** START ENTRIES **
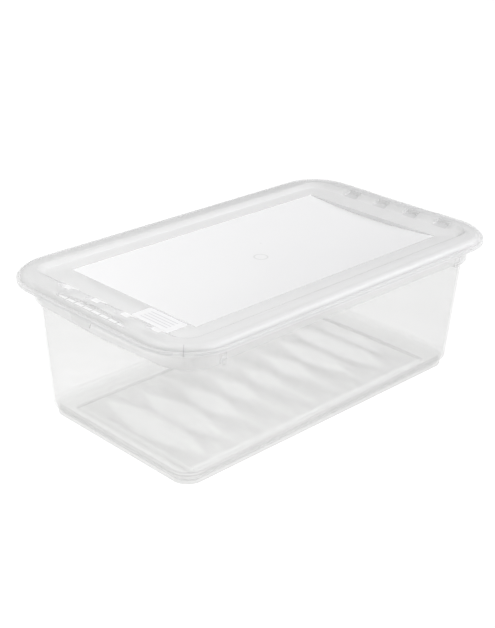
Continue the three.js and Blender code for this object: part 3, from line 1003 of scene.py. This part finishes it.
def light_table():
    """A pale glowing floor, a little brighter at the back left, like a lit table under clear goods."""
    h = FLOOR_HALF
    mesh = bpy.data.meshes.new("floor")
    mesh.from_pydata([(-h, -h, 0), (h, -h, 0), (h, h, 0), (-h, h, 0)], [], [(0, 1, 2, 3)])
    floor = bpy.data.objects.new("floor", mesh)
    bpy.context.scene.collection.objects.link(floor)
    floor.location.z = -FLOOR_DROP
    n = Nodes("floor")
    along = n.add("ShaderNodeVectorMath", operation="DOT_PRODUCT")
    n.put(n.place, along.inputs[0])
    n.put(GLOW_DIRECTION, along.inputs[1])
    glow = n.add("ShaderNodeMapRange", interpolation_type="SMOOTHSTEP")
    n.put(along.outputs["Value"], glow.inputs["Value"])
    n.put(-GLOW_REACH, glow.inputs["From Min"])
    n.put(GLOW_REACH, glow.inputs["From Max"])
    n.put(FLOOR_GLOW, glow.inputs["To Min"])
    n.put(FLOOR_GLOW * GLOW_GAIN, glow.inputs["To Max"])
    n.set(Base_Color=FLOOR_COLOUR, Roughness=0.9, Specular_IOR_Level=0.0)
    n.set(Emission_Color=(1, 1, 1, 1), Emission_Strength=glow.outputs["Result"])
    mesh.materials.append(n.material)


def studio_world():
    """Soft light, its brightness set for each side and overhead. The camera sees plain white."""
    world = bpy.data.worlds.new("studio")
    bpy.context.scene.world = world
    world.use_nodes = True
    tree = world.node_tree

    def number(operation, *values):
        made = tree.nodes.new("ShaderNodeMath")
        made.operation = operation
        for value, socket in zip(values, made.inputs):
            if isinstance(value, bpy.types.NodeSocket):
                tree.links.new(value, socket)
            else:
                socket.default_value = value
        return made.outputs[0]

    place = tree.nodes.new("ShaderNodeTexCoord")
    axes = tree.nodes.new("ShaderNodeSeparateXYZ")
    tree.links.new(place.outputs["Generated"], axes.inputs[0])
    sides = ((LEFT_LIGHT, RIGHT_LIGHT), (FRONT_LIGHT, BACK_LIGHT), (0.0, TOP_LIGHT))
    total = 0.0
    for axis, (low, high) in zip(axes.outputs, sides):
        towards = number("GREATER_THAN", axis, 0.0)
        level = number("ADD", number("MULTIPLY", towards, high - low), low)
        total = number("ADD", number("MULTIPLY", number("MULTIPLY", axis, axis), level), total)
    path = tree.nodes.new("ShaderNodeLightPath")
    seen = tree.nodes.new("ShaderNodeMix")
    tree.links.new(path.outputs["Is Camera Ray"], seen.inputs["Factor"])
    tree.links.new(total, seen.inputs["A"])
    seen.inputs["B"].default_value = 1.0
    background = tree.nodes["Background"]
    tree.links.new(seen.outputs["Result"], background.inputs["Strength"])
    background.inputs["Color"].default_value = (1, 1, 1, 1)


def area_light(name, place, aim, size, power, colour):
    data = bpy.data.lights.new(name, "AREA")
    data.shape = "RECTANGLE"
    data.size, data.size_y = size
    data.energy = power
    data.color = colour
    lamp = bpy.data.objects.new(name, data)
    bpy.context.scene.collection.objects.link(lamp)
    lamp.location = place
    lamp.rotation_mode = "QUATERNION"
    lamp.rotation_quaternion = (Vector(aim) - Vector(place)).to_track_quat("-Z", "Y")


def make_camera():
    angles = (CAMERA_AZIMUTH, CAMERA_ELEVATION, CAMERA_ROLL)
    azimuth, elevation, roll = (math.radians(angle) for angle in angles)
    level = math.cos(elevation)
    back = Vector((math.sin(azimuth) * level, -math.cos(azimuth) * level, math.sin(elevation)))
    right = Vector((math.cos(azimuth), math.sin(azimuth), 0))
    up = back.cross(right)
    across = right * math.cos(roll) + up * math.sin(roll)
    upward = up * math.cos(roll) - right * math.sin(roll)
    target = right * CAMERA_ASIDE + Vector((0, 0, CAMERA_AIM_HEIGHT))
    data = bpy.data.cameras.new("camera")
    data.sensor_width = CAMERA_SENSOR
    data.lens = CAMERA_LENS
    data.dof.use_dof = False
    camera = bpy.data.objects.new("camera", data)
    bpy.context.scene.collection.objects.link(camera)
    turn = Matrix((across, upward, back)).transposed().to_4x4()
    camera.matrix_world = Matrix.Translation(target + back * CAMERA_DISTANCE) @ turn
    bpy.context.scene.camera = camera


# ---- scene -----------------------------------------------------------------------------------
dress(make_tub(), clear_plastic(), "bin", "bin")
dress(make_lid(), milky_plastic(), "lid", "lid")
dress(make_label(), label_paper(), "lid", "label")
light_table()
studio_world()
area_light("key", KEY_PLACE, KEY_AIM, KEY_SIZE, KEY_POWER, (1, 1, 1))
area_light("strip", STRIP_PLACE, STRIP_AIM, STRIP_SIZE, STRIP_POWER, STRIP_COLOUR)
make_camera()
bpy.context.scene.view_settings.view_transform = "Standard"
bpy.context.scene.cycles.transparent_max_bounces = CLEAR_BOUNCES
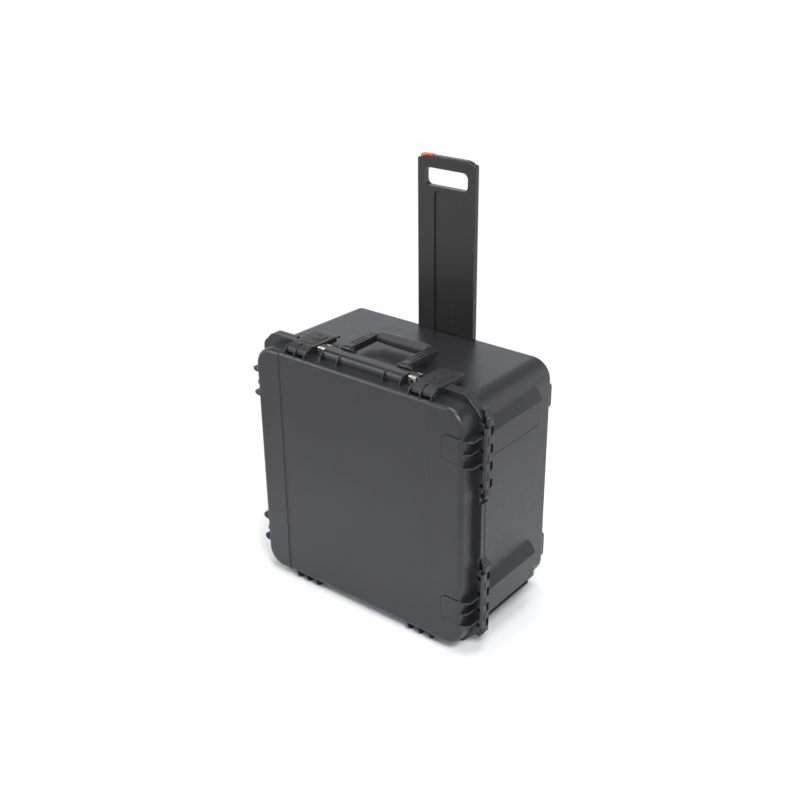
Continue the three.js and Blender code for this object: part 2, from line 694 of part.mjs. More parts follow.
** END ENTRIES **
Please repeat the listing exactly, with nothing left out.

THE SOLUTION:
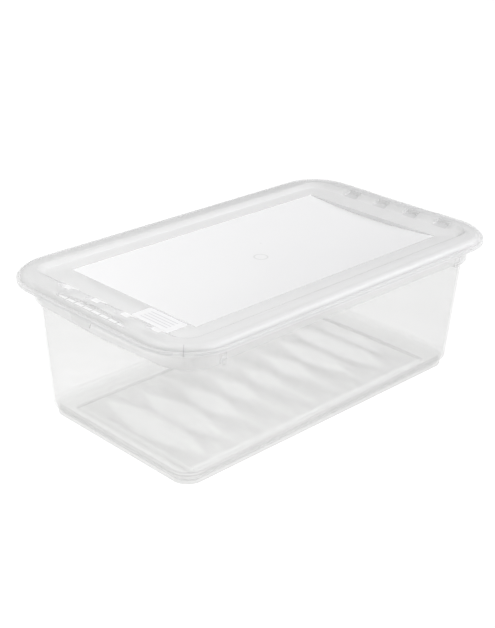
Continue the three.js and Blender code for this object: part 3, from line 1003 of scene.py. This part finishes it.
def light_table():
    """A pale glowing floor, a little brighter at the back left, like a lit table under clear goods."""
    h = FLOOR_HALF
    mesh = bpy.data.meshes.new("floor")
    mesh.from_pydata([(-h, -h, 0), (h, -h, 0), (h, h, 0), (-h, h, 0)], [], [(0, 1, 2, 3)])
    floor = bpy.data.objects.new("floor", mesh)
    bpy.context.scene.collection.objects.link(floor)
    floor.location.z = -FLOOR_DROP
    n = Nodes("floor")
    along = n.add("ShaderNodeVectorMath", operation="DOT_PRODUCT")
    n.put(n.place, along.inputs[0])
    n.put(GLOW_DIRECTION, along.inputs[1])
    glow = n.add("ShaderNodeMapRange", interpolation_type="SMOOTHSTEP")
    n.put(along.outputs["Value"], glow.inputs["Value"])
    n.put(-GLOW_REACH, glow.inputs["From Min"])
    n.put(GLOW_REACH, glow.inputs["From Max"])
    n.put(FLOOR_GLOW, glow.inputs["To Min"])
    n.put(FLOOR_GLOW * GLOW_GAIN, glow.inputs["To Max"])
    n.set(Base_Color=FLOOR_COLOUR, Roughness=0.9, Specular_IOR_Level=0.0)
    n.set(Emission_Color=(1, 1, 1, 1), Emission_Strength=glow.outputs["Result"])
    mesh.materials.append(n.material)


def studio_world():
    """Soft light, its brightness set for each side and overhead. The camera sees plain white."""
    world = bpy.data.worlds.new("studio")
    bpy.context.scene.world = world
    world.use_nodes = True
    tree = world.node_tree

    def number(operation, *values):
        made = tree.nodes.new("ShaderNodeMath")
        made.operation = operation
        for value, socket in zip(values, made.inputs):
            if isinstance(value, bpy.types.NodeSocket):
                tree.links.new(value, socket)
            else:
                socket.default_value = value
        return made.outputs[0]

    place = tree.nodes.new("ShaderNodeTexCoord")
    axes = tree.nodes.new("ShaderNodeSeparateXYZ")
    tree.links.new(place.outputs["Generated"], axes.inputs[0])
    sides = ((LEFT_LIGHT, RIGHT_LIGHT), (FRONT_LIGHT, BACK_LIGHT), (0.0, TOP_LIGHT))
    total = 0.0
    for axis, (low, high) in zip(axes.outputs, sides):
        towards = number("GREATER_THAN", axis, 0.0)
        level = number("ADD", number("MULTIPLY", towards, high - low), low)
        total = number("ADD", number("MULTIPLY", number("MULTIPLY", axis, axis), level), total)
    path = tree.nodes.new("ShaderNodeLightPath")
    seen = tree.nodes.new("ShaderNodeMix")
    tree.links.new(path.outputs["Is Camera Ray"], seen.inputs["Factor"])
    tree.links.new(total, seen.inputs["A"])
    seen.inputs["B"].default_value = 1.0
    background = tree.nodes["Background"]
    tree.links.new(seen.outputs["Result"], background.inputs["Strength"])
    background.inputs["Color"].default_value = (1, 1, 1, 1)


def area_light(name, place, aim, size, power, colour):
    data = bpy.data.lights.new(name, "AREA")
    data.shape = "RECTANGLE"
    data.size, data.size_y = size
    data.energy = power
    data.color = colour
    lamp = bpy.data.objects.new(name, data)
    bpy.context.scene.collection.objects.link(lamp)
    lamp.location = place
    lamp.rotation_mode = "QUATERNION"
    lamp.rotation_quaternion = (Vector(aim) - Vector(place)).to_track_quat("-Z", "Y")


def make_camera():
    angles = (CAMERA_AZIMUTH, CAMERA_ELEVATION, CAMERA_ROLL)
    azimuth, elevation, roll = (math.radians(angle) for angle in angles)
    level = math.cos(elevation)
    back = Vector((math.sin(azimuth) * level, -math.cos(azimuth) * level, math.sin(elevation)))
    right = Vector((math.cos(azimuth), math.sin(azimuth), 0))
    up = back.cross(right)
    across = right * math.cos(roll) + up * math.sin(roll)
    upward = up * math.cos(roll) - right * math.sin(roll)
    target = right * CAMERA_ASIDE + Vector((0, 0, CAMERA_AIM_HEIGHT))
    data = bpy.data.cameras.new("camera")
    data.sensor_width = CAMERA_SENSOR
    data.lens = CAMERA_LENS
    data.dof.use_dof = False
    camera = bpy.data.objects.new("camera", data)
    bpy.context.scene.collection.objects.link(camera)
    turn = Matrix((across, upward, back)).transposed().to_4x4()
    camera.matrix_world = Matrix.Translation(target + back * CAMERA_DISTANCE) @ turn
    bpy.context.scene.camera = camera


# ---- scene -----------------------------------------------------------------------------------
dress(make_tub(), clear_plastic(), "bin", "bin")
dress(make_lid(), milky_plastic(), "lid", "lid")
dress(make_label(), label_paper(), "lid", "label")
light_table()
studio_world()
area_light("key", KEY_PLACE, KEY_AIM, KEY_SIZE, KEY_POWER, (1, 1, 1))
area_light("strip", STRIP_PLACE, STRIP_AIM, STRIP_SIZE, STRIP_POWER, STRIP_COLOUR)
make_camera()
bpy.context.scene.view_settings.view_transform = "Standard"
bpy.context.scene.cycles.transparent_max_bounces = CLEAR_BOUNCES
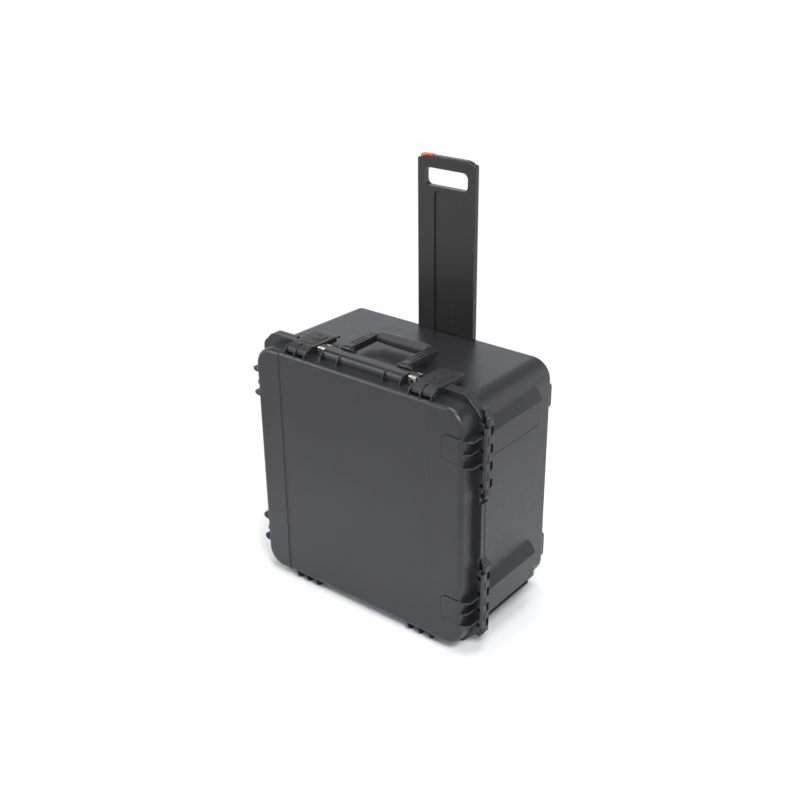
Continue the three.js and Blender code for this object: part 2, from line 694 of part.mjs. More parts follow.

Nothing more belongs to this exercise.